• _BRIEF_
Return exactly the lines that run from the beginning through the line containing "is already made.", both included, and no others.

• _DATA SEGMENT_
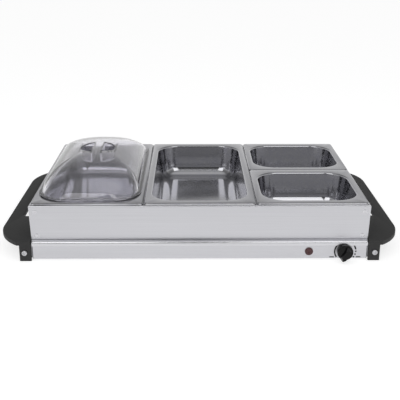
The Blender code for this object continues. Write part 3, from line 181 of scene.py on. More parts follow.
@dataclass(frozen=True)
class Finish:
    """What every finish shares: a name, a colour and how rough the surface is."""

    name: str
    colour: str
    roughness: float
    darker: str = ""
    gloss_spread: float = 0.0
    relief: float = 0.0

    def build(self) -> Material:
        """Make the material, or return the one that is already made.

        Returns:
            The material of this finish.
        """
        made = bpy.data.materials.get(self.name)
        if made:
            return made
        material = bpy.data.materials.new(self.name)
        material.use_nodes = True
        tree = material.node_tree
        shader = tree.nodes["Principled BSDF"]
        shader.inputs["Base Color"].default_value = srgb(self.colour)
        shader.inputs["Roughness"].default_value = self.roughness
        self.detail(tree, shader)
        return material

    def detail(self, tree: Tree, shader: Node) -> None:
        """Add what makes this finish different; the plain finish adds nothing."""

    def coordinates(self, tree: Tree, scale: Point) -> Socket:
        """Return object coordinates, scaled along each axis.

        Args:
            tree: The material's node tree.
            scale: Pattern repeats per metre along X, Y and Z.

        Returns:
            The vector socket to feed a texture.
        """
        place = add_node(tree, "ShaderNodeTexCoord")
        turned = add_node(tree, "ShaderNodeMapping", {"Vector": place.outputs["Object"], "Scale": scale})
        return turned.outputs["Vector"]

    def noise(self, tree: Tree, scale: Point, detail: float, roughness: float = 0.5) -> Socket:
        """Return a noise texture's value.

        Args:
            tree: The material's node tree.
            scale: Pattern repeats per metre along X, Y and Z.
            detail: How many octaves it has.
            roughness: How strong the fine octaves are.

        Returns:
            The value socket, from 0 to 1.
        """
        texture = add_node(tree, "ShaderNodeTexNoise", {
            "Vector": self.coordinates(tree, scale), "Scale": 1.0, "Detail": detail, "Roughness": roughness})
        return texture.outputs["Fac"]

    def vary(self, tree: Tree, shader: Node, signal: Socket) -> None:
        """Let a texture move the tint, the gloss and the relief by this finish's amounts.

        Args:
            tree: The material's node tree.
            shader: The Principled shader.
            signal: A texture's value from 0 to 1.
        """
        if self.darker:
            ramp = add_node(tree, "ShaderNodeValToRGB", {"Fac": signal})
            set_stops(ramp, [(RAMP_START, srgb(self.darker)), (RAMP_END, srgb(self.colour))])
            tree.links.new(ramp.outputs["Color"], shader.inputs["Base Color"])
        if self.gloss_spread:
            amount = add_node(tree, "ShaderNodeMapRange", {
                "Value": signal, "To Min": self.roughness - self.gloss_spread,
                "To Max": self.roughness + self.gloss_spread})
            tree.links.new(amount.outputs["Result"], shader.inputs["Roughness"])
        if self.relief:
            self.add_bump(tree, shader, signal, self.relief)

    def add_bump(self, tree: Tree, shader: Node, signal: Socket, height: float) -> None:
        """Let a texture raise the surface by up to a height in metres."""
        bump = add_node(tree, "ShaderNodeBump", {"Height": signal, "Distance": height, "Strength": 1.0})
        tree.links.new(bump.outputs["Normal"], shader.inputs["Normal"])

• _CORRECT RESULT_
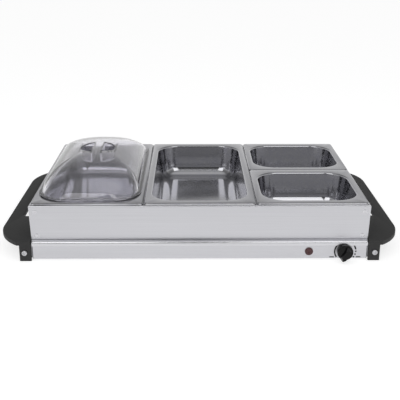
The Blender code for this object continues. Write part 3, from line 181 of scene.py on. More parts follow.
@dataclass(frozen=True)
class Finish:
    """What every finish shares: a name, a colour and how rough the surface is."""

    name: str
    colour: str
    roughness: float
    darker: str = ""
    gloss_spread: float = 0.0
    relief: float = 0.0

    def build(self) -> Material:
        """Make the material, or return the one that is already made.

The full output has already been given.